First page of handwritten score in pencil.
Benjamin Britten, Rondo alla burlesca, undated. Box-Folder 2/9, Ethel Bartlett and Rae Robertson Music and Other Papers, Music Division.

Bartlett and Robertson’s second method for acquiring repertoire was to commission original piano duets by contemporary composers. Holograph scores for some of these commissioned works are found in the collection. Benjamin Britten wrote three works for the duo, two of which, Rondo alla Burlesca and Mazurka Elegiaca, are included in the collection. Both scores show somewhat early draft versions, with additions, corrections, bars crossed out, etc., demonstrating elements of Britten’s compositional process. Bartlett and Robertson were good friends with Britten and English tenor Peter Pears; Britten and Pears stayed for a time at their house in California, and it was likely during that visit that these works were written. Another English composer, Arnold Bax, also wrote several works for them earlier in their careers, at least one of which was composed before they were regularly performing together as Bartlett and Robertson. The holograph score for that work, The Devil that Tempted St. Anthony (1920), as well as Bax’s The Poisoned Fountain (1925), are also found in the collection. In this scan of St. Anthony you can see occasional annotations, which were likely made by Bartlett and Robertson for their performances.

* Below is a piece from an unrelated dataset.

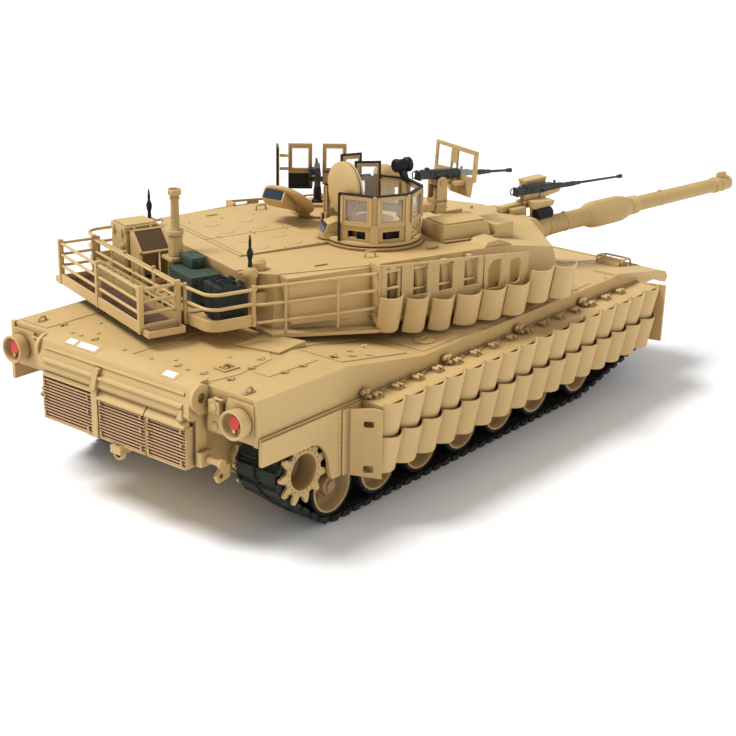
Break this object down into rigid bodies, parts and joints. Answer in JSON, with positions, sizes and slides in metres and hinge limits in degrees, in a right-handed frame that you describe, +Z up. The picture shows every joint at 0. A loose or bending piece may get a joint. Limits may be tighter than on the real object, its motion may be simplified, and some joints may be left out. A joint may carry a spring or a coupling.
{
  "type": "rc tank",
  "caption": "Tracked radio-controlled tank with traversing turret, elevating gun, sprung road wheels, armour tile skirts, hatches and stowage racks.",
  "frame": {"origin": "on the ground under the middle of the model's overall box, with the turret and gun as stored", "axes": "+X along the hull towards its front, +Y towards its left side, +Z up; the turret is stored turned 17 degrees to the right"},
  "size_m": [0.6073, 0.2792, 0.1924],
  "materials": {
    "sand_paint": "matt sand-coloured paint",
    "light_sand": "matt sand-coloured paint, slightly lighter",
    "grille_brown": "matt brown paint",
    "track_black": "matt near-black track links",
    "tyre": "matt black tyre",
    "gunmetal": "satin gunmetal",
    "olive_plastic": "matt dark grey-green",
    "bare_metal": "bare metal",
    "glass": "clear window",
    "blue_glass": "dark blue glossy vision block",
    "red_lens": "glossy red lens",
    "black_plastic": "black"
  },
  "bodies": {
    "hull": {"hull_tub": "sand_paint", "upper_hull": "sand_paint", "rear_grille": "grille_brown", "gearbox": "bare_metal", "battery_pack": "olive_plastic", "skirt_right": "sand_paint", "skirt_left": "sand_paint", "hull_tiles_right": "light_sand", "hull_tiles_left": "light_sand", "track_right": "track_black", "track_left": "track_black"},
    "driver_hatch": {"driver_hatch": "sand_paint"},
    "turret": {"turret_shell": "sand_paint", "turret_tiles_right": "light_sand", "turret_tiles_left": "light_sand", "bustle_rack": "sand_paint", "rear_basket": "sand_paint", "cooling_unit": "sand_paint", "stowed_cans": "olive_plastic"},
    "gun": {"gun_mantlet": "sand_paint", "gun_barrel": "sand_paint", "mantlet_machine_gun": "gunmetal"},
    "cupola": {"window_ring": "sand_paint"},
    "commander_hatch": {"commander_hatch": "sand_paint"},
    "commander_gun": {"commander_machine_gun": "gunmetal"},
    "loader_hatch": {"loader_hatch": "sand_paint"},
    "loader_gun": {"loader_machine_gun": "gunmetal"},
    "viewer": {"commander_viewer": "sand_paint"},
    "sprocket_right": {"drive_sprocket_right": "sand_paint"},
    "idler_right": {"idler_wheel_right": "light_sand"},
    "arm_right_1": {"suspension_arm_right_1": "sand_paint"},
    "wheel_right_1": {"road_wheel_right_1": "light_sand"},
    "arm_right_2": {"suspension_arm_right_2": "sand_paint"},
    "wheel_right_2": {"road_wheel_right_2": "light_sand"},
    "arm_right_3": {"suspension_arm_right_3": "sand_paint"},
    "wheel_right_3": {"road_wheel_right_3": "light_sand"},
    "arm_right_4": {"suspension_arm_right_4": "sand_paint"},
    "wheel_right_4": {"road_wheel_right_4": "light_sand"},
    "arm_right_5": {"suspension_arm_right_5": "sand_paint"},
    "wheel_right_5": {"road_wheel_right_5": "light_sand"},
    "arm_right_6": {"suspension_arm_right_6": "sand_paint"},
    "wheel_right_6": {"road_wheel_right_6": "light_sand"},
    "arm_right_7": {"suspension_arm_right_7": "sand_paint"},
    "wheel_right_7": {"road_wheel_right_7": "light_sand"},
    "sprocket_left": {"drive_sprocket_left": "sand_paint"},
    "idler_left": {"idler_wheel_left": "light_sand"},
    "arm_left_1": {"suspension_arm_left_1": "sand_paint"},
    "wheel_left_1": {"road_wheel_left_1": "light_sand"},
    "arm_left_2": {"suspension_arm_left_2": "sand_paint"},
    "wheel_left_2": {"road_wheel_left_2": "light_sand"},
    "arm_left_3": {"suspension_arm_left_3": "sand_paint"},
    "wheel_left_3": {"road_wheel_left_3": "light_sand"},
    "arm_left_4": {"suspension_arm_left_4": "sand_paint"},
    "wheel_left_4": {"road_wheel_left_4": "light_sand"},
    "arm_left_5": {"suspension_arm_left_5": "sand_paint"},
    "wheel_left_5": {"road_wheel_left_5": "light_sand"},
    "arm_left_6": {"suspension_arm_left_6": "sand_paint"},
    "wheel_left_6": {"road_wheel_left_6": "light_sand"},
    "arm_left_7": {"suspension_arm_left_7": "sand_paint"},
    "wheel_left_7": {"road_wheel_left_7": "light_sand"}
  },
  "joints": [
    {"name": "driver_hatch_swing", "type": "hinge", "parent": "hull", "child": "driver_hatch", "pos_m": [0.10635, 0.00632, 0.0902], "axis": [0, 0, 1], "range_deg": [0, 90]},
    {"name": "sprocket_right_spin", "type": "hinge", "parent": "hull", "child": "sprocket_right", "pos_m": [-0.24765, -0.09408, 0.0455], "axis": [0, 1, 0], "continuous": true},
    {"name": "idler_right_spin", "type": "hinge", "parent": "hull", "child": "idler_right", "pos_m": [0.15635, -0.09408, 0.041], "axis": [0, 1, 0], "continuous": true},
    {"name": "arm_right_1_swing", "type": "hinge", "parent": "hull", "child": "arm_right_1", "pos_m": [-0.19105, -0.07018, 0.038], "axis": [0, 1, 0], "range_deg": [0, 8], "stiffness_Nm_per_rad": 0.05},
    {"name": "wheel_right_1_spin", "type": "hinge", "parent": "arm_right_1", "child": "wheel_right_1", "pos_m": [-0.21605, -0.09408, 0.024], "axis": [0, 1, 0], "continuous": true},
    {"name": "arm_right_2_swing", "type": "hinge", "parent": "hull", "child": "arm_right_2", "pos_m": [-0.14545, -0.07018, 0.038], "axis": [0, 1, 0], "range_deg": [0, 8], "stiffness_Nm_per_rad": 0.05},
    {"name": "wheel_right_2_spin", "type": "hinge", "parent": "arm_right_2", "child": "wheel_right_2", "pos_m": [-0.17045, -0.09408, 0.024], "axis": [0, 1, 0], "continuous": true},
    {"name": "arm_right_3_swing", "type": "hinge", "parent": "hull", "child": "arm_right_3", "pos_m": [-0.09985, -0.07018, 0.038], "axis": [0, 1, 0], "range_deg": [0, 8], "stiffness_Nm_per_rad": 0.05},
    {"name": "wheel_right_3_spin", "type": "hinge", "parent": "arm_right_3", "child": "wheel_right_3", "pos_m": [-0.12485, -0.09408, 0.024], "axis": [0, 1, 0], "continuous": true},
    {"name": "arm_right_4_swing", "type": "hinge", "parent": "hull", "child": "arm_right_4", "pos_m": [-0.05425, -0.07018, 0.038], "axis": [0, 1, 0], "range_deg": [0, 8], "stiffness_Nm_per_rad": 0.05},
    {"name": "wheel_right_4_spin", "type": "hinge", "parent": "arm_right_4", "child": "wheel_right_4", "pos_m": [-0.07925, -0.09408, 0.024], "axis": [0, 1, 0], "continuous": true},
    {"name": "arm_right_5_swing", "type": "hinge", "parent": "hull", "child": "arm_right_5", "pos_m": [-0.00865, -0.07018, 0.038], "axis": [0, 1, 0], "range_deg": [0, 8], "stiffness_Nm_per_rad": 0.05},
    {"name": "wheel_right_5_spin", "type": "hinge", "parent": "arm_right_5", "child": "wheel_right_5", "pos_m": [-0.03365, -0.09408, 0.024], "axis": [0, 1, 0], "continuous": true},
    {"name": "arm_right_6_swing", "type": "hinge", "parent": "hull", "child": "arm_right_6", "pos_m": [0.03695, -0.07018, 0.038], "axis": [0, 1, 0], "range_deg": [0, 8], "stiffness_Nm_per_rad": 0.05},
    {"name": "wheel_right_6_spin", "type": "hinge", "parent": "arm_right_6", "child": "wheel_right_6", "pos_m": [0.01195, -0.09408, 0.024], "axis": [0, 1, 0], "continuous": true},
    {"name": "arm_right_7_swing", "type": "hinge", "parent": "hull", "child": "arm_right_7", "pos_m": [0.09465, -0.07018, 0.038], "axis": [0, 1, 0], "range_deg": [0, 8], "stiffness_Nm_per_rad": 0.05},
    {"name": "wheel_right_7_spin", "type": "hinge", "parent": "arm_right_7", "child": "wheel_right_7", "pos_m": [0.06965, -0.09408, 0.024], "axis": [0, 1, 0], "continuous": true},
    {"name": "sprocket_left_spin", "type": "hinge", "parent": "hull", "child": "sprocket_left", "pos_m": [-0.24765, 0.08372, 0.0455], "axis": [0, 1, 0], "continuous": true},
    {"name": "idler_left_spin", "type": "hinge", "parent": "hull", "child": "idler_left", "pos_m": [0.15635, 0.08372, 0.041], "axis": [0, 1, 0], "continuous": true},
    {"name": "arm_left_1_swing", "type": "hinge", "parent": "hull", "child": "arm_left_1", "pos_m": [-0.19105, 0.05982, 0.038], "axis": [0, 1, 0], "range_deg": [0, 8], "stiffness_Nm_per_rad": 0.05},
    {"name": "wheel_left_1_spin", "type": "hinge", "parent": "arm_left_1", "child": "wheel_left_1", "pos_m": [-0.21605, 0.08372, 0.024], "axis": [0, 1, 0], "continuous": true},
    {"name": "arm_left_2_swing", "type": "hinge", "parent": "hull", "child": "arm_left_2", "pos_m": [-0.14545, 0.05982, 0.038], "axis": [0, 1, 0], "range_deg": [0, 8], "stiffness_Nm_per_rad": 0.05},
    {"name": "wheel_left_2_spin", "type": "hinge", "parent": "arm_left_2", "child": "wheel_left_2", "pos_m": [-0.17045, 0.08372, 0.024], "axis": [0, 1, 0], "continuous": true},
    {"name": "arm_left_3_swing", "type": "hinge", "parent": "hull", "child": "arm_left_3", "pos_m": [-0.09985, 0.05982, 0.038], "axis": [0, 1, 0], "range_deg": [0, 8], "stiffness_Nm_per_rad": 0.05},
    {"name": "wheel_left_3_spin", "type": "hinge", "parent": "arm_left_3", "child": "wheel_left_3", "pos_m": [-0.12485, 0.08372, 0.024], "axis": [0, 1, 0], "continuous": true},
    {"name": "arm_left_4_swing", "type": "hinge", "parent": "hull", "child": "arm_left_4", "pos_m": [-0.05425, 0.05982, 0.038], "axis": [0, 1, 0], "range_deg": [0, 8], "stiffness_Nm_per_rad": 0.05},
    {"name": "wheel_left_4_spin", "type": "hinge", "parent": "arm_left_4", "child": "wheel_left_4", "pos_m": [-0.07925, 0.08372, 0.024], "axis": [0, 1, 0], "continuous": true},
    {"name": "arm_left_5_swing", "type": "hinge", "parent": "hull", "child": "arm_left_5", "pos_m": [-0.00865, 0.05982, 0.038], "axis": [0, 1, 0], "range_deg": [0, 8], "stiffness_Nm_per_rad": 0.05},
    {"name": "wheel_left_5_spin", "type": "hinge", "parent": "arm_left_5", "child": "wheel_left_5", "pos_m": [-0.03365, 0.08372, 0.024], "axis": [0, 1, 0], "continuous": true},
    {"name": "arm_left_6_swing", "type": "hinge", "parent": "hull", "child": "arm_left_6", "pos_m": [0.03695, 0.05982, 0.038], "axis": [0, 1, 0], "range_deg": [0, 8], "stiffness_Nm_per_rad": 0.05},
    {"name": "wheel_left_6_spin", "type": "hinge", "parent": "arm_left_6", "child": "wheel_left_6", "pos_m": [0.01195, 0.08372, 0.024], "axis": [0, 1, 0], "continuous": true},
    {"name": "arm_left_7_swing", "type": "hinge", "parent": "hull", "child": "arm_left_7", "pos_m": [0.09465, 0.05982, 0.038], "axis": [0, 1, 0], "range_deg": [0, 8], "stiffness_Nm_per_rad": 0.05},
    {"name": "wheel_left_7_spin", "type": "hinge", "parent": "arm_left_7", "child": "wheel_left_7", "pos_m": [0.06965, 0.08372, 0.024], "axis": [0, 1, 0], "continuous": true},
    {"name": "turret_traverse", "type": "hinge", "parent": "hull", "child": "turret", "pos_m": [-0.02565, -0.00518, 0.09], "axis": [0, 0, 1], "continuous": true},
    {"name": "gun_elevation", "type": "hinge", "parent": "turret", "child": "gun", "pos_m": [0.04894, -0.02798, 0.111], "axis": [-0.2924, -0.9563, 0], "range_deg": [-5, 14]},
    {"name": "cupola_turn", "type": "hinge", "parent": "turret", "child": "cupola", "pos_m": [-0.07546, -0.02446, 0.141], "axis": [0, 0, 1], "range_deg": [-90, 15]},
    {"name": "commander_hatch_close", "type": "hinge", "parent": "cupola", "child": "commander_hatch", "pos_m": [-0.09496, -0.01641, 0.156], "axis": [0.2924, 0.9563, 0], "range_deg": [0, 90]},
    {"name": "commander_gun_elevation", "type": "hinge", "parent": "cupola", "child": "commander_gun", "pos_m": [-0.02008, -0.03825, 0.172], "axis": [-0.2924, -0.9563, 0], "range_deg": [-4, 12]},
    {"name": "loader_hatch_close", "type": "hinge", "parent": "turret", "child": "loader_hatch", "pos_m": [-0.0666, 0.04732, 0.1435], "axis": [-0.0819, 0.9966, 0], "range_deg": [0, 142]},
    {"name": "loader_gun_swivel", "type": "hinge", "parent": "turret", "child": "loader_gun", "pos_m": [-0.02747, 0.06753, 0.15], "axis": [0, 0, 1], "range_deg": [-20, 20]},
    {"name": "viewer_turn", "type": "hinge", "parent": "turret", "child": "viewer", "pos_m": [0.00634, 0.03105, 0.15], "axis": [0, 0, 1], "continuous": true}
  ],
  "couplings": [
    {"joint": "idler_right_spin", "follows": "sprocket_right_spin", "ratio": 0.9259},
    {"joint": "wheel_right_1_spin", "follows": "sprocket_right_spin", "ratio": 0.8838},
    {"joint": "wheel_right_2_spin", "follows": "sprocket_right_spin", "ratio": 0.8838},
    {"joint": "wheel_right_3_spin", "follows": "sprocket_right_spin", "ratio": 0.8838},
    {"joint": "wheel_right_4_spin", "follows": "sprocket_right_spin", "ratio": 0.8838},
    {"joint": "wheel_right_5_spin", "follows": "sprocket_right_spin", "ratio": 0.8838},
    {"joint": "wheel_right_6_spin", "follows": "sprocket_right_spin", "ratio": 0.8838},
    {"joint": "wheel_right_7_spin", "follows": "sprocket_right_spin", "ratio": 0.8838},
    {"joint": "idler_left_spin", "follows": "sprocket_left_spin", "ratio": 0.9259},
    {"joint": "wheel_left_1_spin", "follows": "sprocket_left_spin", "ratio": 0.8838},
    {"joint": "wheel_left_2_spin", "follows": "sprocket_left_spin", "ratio": 0.8838},
    {"joint": "wheel_left_3_spin", "follows": "sprocket_left_spin", "ratio": 0.8838},
    {"joint": "wheel_left_4_spin", "follows": "sprocket_left_spin", "ratio": 0.8838},
    {"joint": "wheel_left_5_spin", "follows": "sprocket_left_spin", "ratio": 0.8838},
    {"joint": "wheel_left_6_spin", "follows": "sprocket_left_spin", "ratio": 0.8838},
    {"joint": "wheel_left_7_spin", "follows": "sprocket_left_spin", "ratio": 0.8838}
  ]
}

First page of handwritten score in ink.
Arnold Bax. The Devil that Tempted St. Anthony, 1920. Box-Folder 2/1, Ethel Bartlett and Rae Robertson Music and Other Papers, Music Division.

Come see these and other items in the Ethel Bartlett and Rae Robertson Music and Other Papers at the Music Division.

Comments

  1. Thank you for these interesting observations on the Bartlett-Robinson piano duo.
    I have a photograph of Ethel Bartlett and Rae Robertson in a group with three other people, one of whom is the British pianist and composer Sydney Rosenbloom.
    The photograph is signed by the two artists along with the inscription “With all best wishes”
    and would likely have been taken during a tour of South Africa. It was among my mother’s papers. She was a student of Rosenbloom’s when he was in South Africa.